I have been trying to cut back on my writing for other people. This is just — I wont’ say it’s a bad patch, but it’s a major distraction from “Hellboy In Hell.” But it’s fun to do.
I’m sure all the 20th Anniversary of Hellboy happenings didn’t help either.
Yeah, that wasn’t so much a hurdle, but it was weird. It got more attention than I ever expected, and I certainly did more interviews than I’d ever done. I keep saying, “I don’t want to do anymore interviews!” When he turns 25, I’ll do interviews again. [Laughs] But until then, I’ve said all I can say. But that said, this book is a major new wrinkle for the whole Hellboy world, and I’m thrilled I can finally talk about it.

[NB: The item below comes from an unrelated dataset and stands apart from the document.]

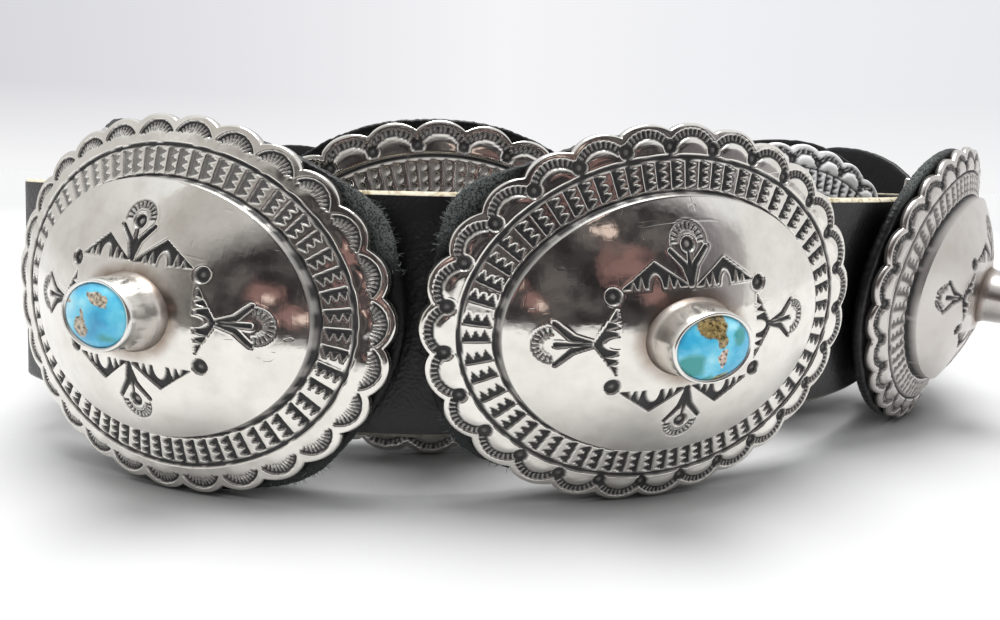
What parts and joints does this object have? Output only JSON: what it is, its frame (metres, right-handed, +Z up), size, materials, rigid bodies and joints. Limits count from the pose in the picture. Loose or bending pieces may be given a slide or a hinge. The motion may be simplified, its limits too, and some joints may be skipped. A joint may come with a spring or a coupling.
{
  "type": "concho belt",
  "caption": "Leather strap standing in an overlapping coil, carrying domed silver ovals with scalloped stamped edges, each with a tall bezel that holds a turquoise.",
  "frame": {"origin": "middle of the belt's outline seen from above, on the surface it stands on", "axes": "+Z up; the front of the picture faces -Y and its right is +X; the strap starts at the front left and coils to the right"},
  "size_m": [0.28, 0.2808, 0.0694],
  "materials": {
    "silver": "polished sterling silver with dark oxidised stampwork",
    "turquoise": "polished, with brown matrix",
    "black_leather": "smooth face, rough cut edges"
  },
  "bodies": {
    "root": {"strap": "black_leather", "clasp_hook": "silver", "plaque_01": "silver", "plaque_02": "silver", "plaque_03": "silver", "plaque_04": "silver", "plaque_05": "silver", "plaque_06": "silver", "plaque_07": "silver", "plaque_08": "silver", "plaque_09": "silver", "plaque_10": "silver", "plaque_11": "silver", "stone_01": "turquoise", "stone_02": "turquoise", "stone_03": "turquoise", "stone_04": "turquoise", "stone_05": "turquoise", "stone_06": "turquoise", "stone_07": "turquoise", "stone_08": "turquoise", "stone_09": "turquoise", "stone_10": "turquoise", "stone_11": "turquoise", "backing_01": "black_leather", "backing_02": "black_leather", "backing_03": "black_leather", "backing_04": "black_leather", "backing_05": "black_leather", "backing_06": "black_leather", "backing_07": "black_leather", "backing_08": "black_leather", "backing_09": "black_leather", "backing_10": "black_leather", "backing_11": "black_leather"}
  },
  "joints": []
}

I know talking to you and some other people over the past few years, I’ve probably teased it. “Well, he’s in Hell, and we’re doing all this weird stuff, but there are going to be other stories that take place in Hellboy’s past!” So I’ve been hinting about this book, but I wanted to let Dark Horse save it so we could make a real announcement about it.
“Hellboy and the B.P.R.D.” begins in December from Dark Horse Comics.